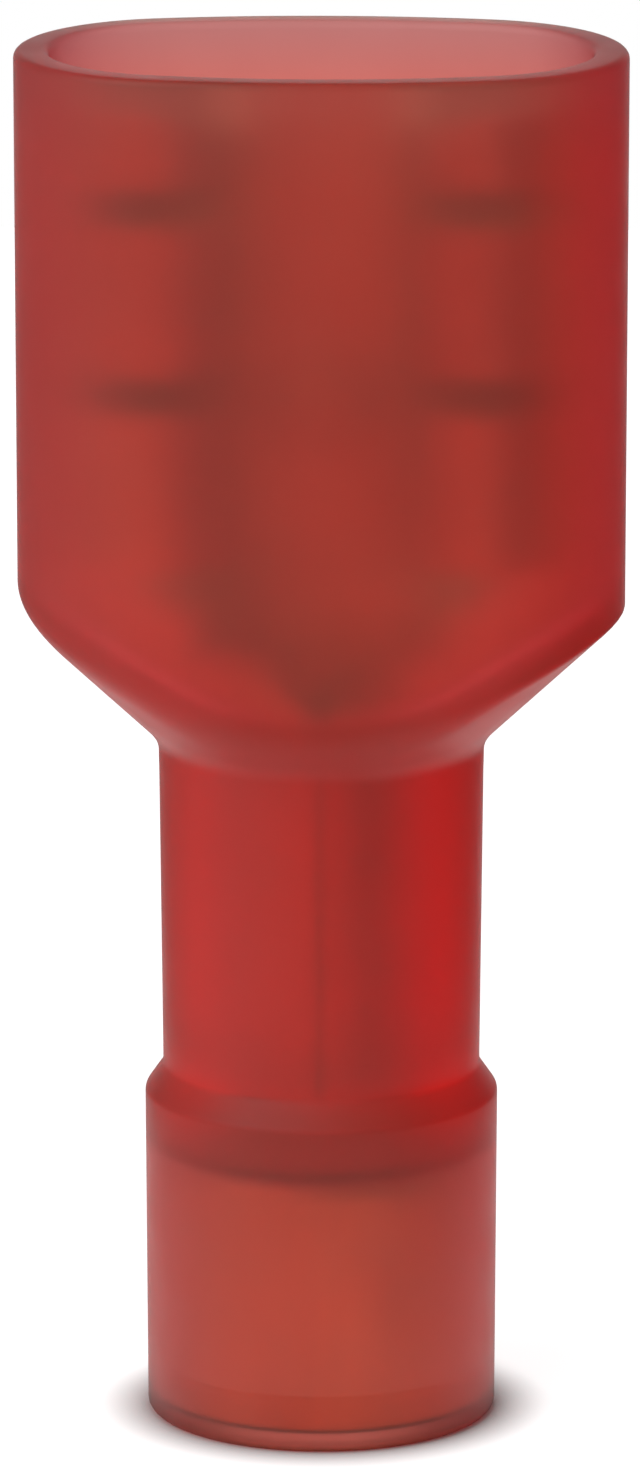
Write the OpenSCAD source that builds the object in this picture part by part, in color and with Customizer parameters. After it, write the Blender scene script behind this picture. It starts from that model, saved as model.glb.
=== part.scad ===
// Fully insulated female spade terminal for a flat tab. It stands on its wire
// entry, with +Z along the wire towards the mouth, X across the tab's width
// and the receptacle's rolled edges facing -Y. All sizes are in millimetres.

/* [Tab] */
// Width of the flat tab that the receptacle takes
tab_w = 6.35; // [6.2:0.05:6.5]
// Thickness of that tab
tab_t = 0.8; // [0.6:0.05:0.85]

/* [Receptacle] */
// Thickness of the sheet that the terminal is rolled from
stock_t = 0.4; // [0.35:0.05:0.45]
// Play between the tab's edge and the receptacle's side wall
tab_play = 0.175; // [0.1:0.025:0.2]
// Outer radius of the two rolled edges
roll_r = 1.3; // [1.2:0.05:1.35]
// Length of the receptacle
receptacle_l = 7.15; // [6.8:0.05:7.4]
// How much less than the tab's thickness the open grip measures
grip_preload = 0.1; // [0.05:0.05:0.2]
// Width of the slits that part each rolled edge into three fingers
slit_w = 0.54; // [0.4:0.02:0.6]

/* [Wire barrel] */
// Bore of the wire barrel
barrel_bore_d = 1.8; // [1.6:0.05:1.9]
// Length of the wire barrel
barrel_l = 5.6; // [5.2:0.1:5.8]
// Number of grooves that grip the strands
groove_count = 3; // [1:1:4]
// Length of the dished neck between the barrel and the receptacle
transition_l = 2.7; // [2.4:0.1:3]

/* [Insulator] */
// Depth of the mouth, front to back
mouth_d = 5.64; // [5.3:0.02:6]
// Wall thickness of the mouth
wall = 0.53; // [0.45:0.01:0.6]
// Gap between the receptacle's side and the mouth's wall
mouth_gap = 0.39; // [0.3:0.01:0.5]
// How far the receptacle lies back from the rim
recess = 0.75; // [0.5:0.05:1.5]
// Radius of the mouth's rounded ends, seen along the axis
mouth_end_r = 2.6; // [2.4:0.05:2.64]
// Height at which the neck ends and the funnel starts
funnel_z = 10.75; // [10.4:0.05:10.8]
// Height of the funnel, up to its shoulder
funnel_h = 2.04; // [1.8:0.02:2.3]
// Radius of the shoulder on the -X side
soft_shoulder_r = 1.4; // [0.8:0.1:1.6]
// Radius of the shoulder on the +X side
crisp_shoulder_r = 0.35; // [0.2:0.05:0.8]
// Diameter of the neck where it meets the funnel
neck_top_d = 5.02; // [4.9:0.02:5.1]
// Diameter of the neck where it meets the collar
neck_foot_d = 4.9; // [4.8:0.02:5]

/* [Collar and wire entry] */
// Diameter of the collar under its shoulder
collar_top_d = 5.46; // [5.3:0.02:5.6]
// Diameter of the collar at its foot
collar_foot_d = 5.4; // [5.3:0.02:5.5]
// Height of the collar, up to its sloped shoulder
collar_h = 5.02; // [4.9:0.02:5.2]
// Height of that shoulder, up to the neck
collar_shoulder_h = 0.4; // [0.3:0.02:0.5]
// Radius of the collar's bottom edge
foot_edge_r = 0.15; // [0.1:0.05:0.25]
// Bore of the support sleeve, which takes the wire's insulation
sleeve_bore_d = 4.3; // [4.1:0.05:4.4]
// Wall thickness of the support sleeve
sleeve_t = 0.2; // [0.15:0.05:0.25]

/* [Hidden] */
$fn = 96;
slack = 0.02;
past = 0.5;

// Heights along the axis
lip_h = 0.25;
sleeve_top_z = 4.3;
barrel_z = 5.3;
barrel_top_z = barrel_z + barrel_l;
receptacle_z = barrel_top_z + transition_l;
receptacle_top_z = receptacle_z + receptacle_l;
total_l = receptacle_top_z + recess;
shoulder_z = funnel_z + funnel_h;

// Receptacle, in plan
side_x = tab_w / 2 + tab_play + stock_t;
back_y = 1.4;
floor_y = back_y - stock_t;
grip_y = floor_y - tab_t + grip_preload;
roll_x = side_x - roll_r;
roll_y = 0.2;
bend_r = 0.5;
slit_heights = [2.46, 5.36];
slit_land = 0.3;
dimple_z = receptacle_z + 2.3;
dimple_r = 1;
dimple_rise = 0.3;
dimple_t = 0.35;
lead_in = 0.3;
lead_in_angle = 20;

// Barrel and the dished neck above it
barrel_r = barrel_bore_d / 2 + stock_t;
seam_w = 0.05;
groove_depth = 0.12;
groove_w = 0.3;
dish_half_w = 3;
dish_half_d = 0.8;
dish_foot_y = -0.6;
shelf_half_w = 2.5;
shelf_h = 0.75;
shelf_step = 0.25;
slice = 0.1;

// Insulator
mouth_half_w = side_x + mouth_gap + wall;
mouth_half_d = mouth_d / 2;
neck_top_r = neck_top_d / 2;
neck_foot_r = neck_foot_d / 2;
collar_top_r = collar_top_d / 2;
collar_foot_r = collar_foot_d / 2;
collar_edge_r = 0.2;
collar_angle = atan(collar_shoulder_h / (collar_top_r - neck_foot_r));
funnel_angle = atan((mouth_half_w - neck_top_r) / funnel_h);
sleeve_r = sleeve_bore_d / 2 + sleeve_t;
sleeve_mouth_r = 1.85;
sleeve_edge_r = 0.4;
lip_r = sleeve_bore_d / 2;
guide_r = barrel_bore_d / 2;
guide_h = 0.2;
seat_r = barrel_r + slack;
seat_lead_h = 0.2;
cavity_foot_r = barrel_r + 0.5;
cavity_foot_z = barrel_top_z + 0.1;
cavity_shoulder_z = shoulder_z + 0.26;

// Radius of the crowned front and back of an oval whose ends have radius end_r
function crown_r(half_w, half_d, end_r) =
    (half_w * half_w + half_d * half_d - 2 * half_w * end_r) / (2 * (half_d - end_r));

// Oval with round ends and crowned long sides, each arc tangent to the next
module oval(half_w, half_d, end_r) {
    big_r = crown_r(half_w, half_d, end_r);
    end_x = half_w - end_r;
    tangent_x = end_x * big_r / (big_r - end_r);
    intersection() {
        translate([0, big_r - half_d]) circle(big_r, $fn = 720);
        translate([0, half_d - big_r]) circle(big_r, $fn = 720);
        square([2 * tangent_x, 2 * half_d], center = true);
    }
    for (side = [-1, 1])
        translate([side * end_x, 0]) circle(end_r);
}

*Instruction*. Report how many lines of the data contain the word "with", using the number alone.

*Solution*. 3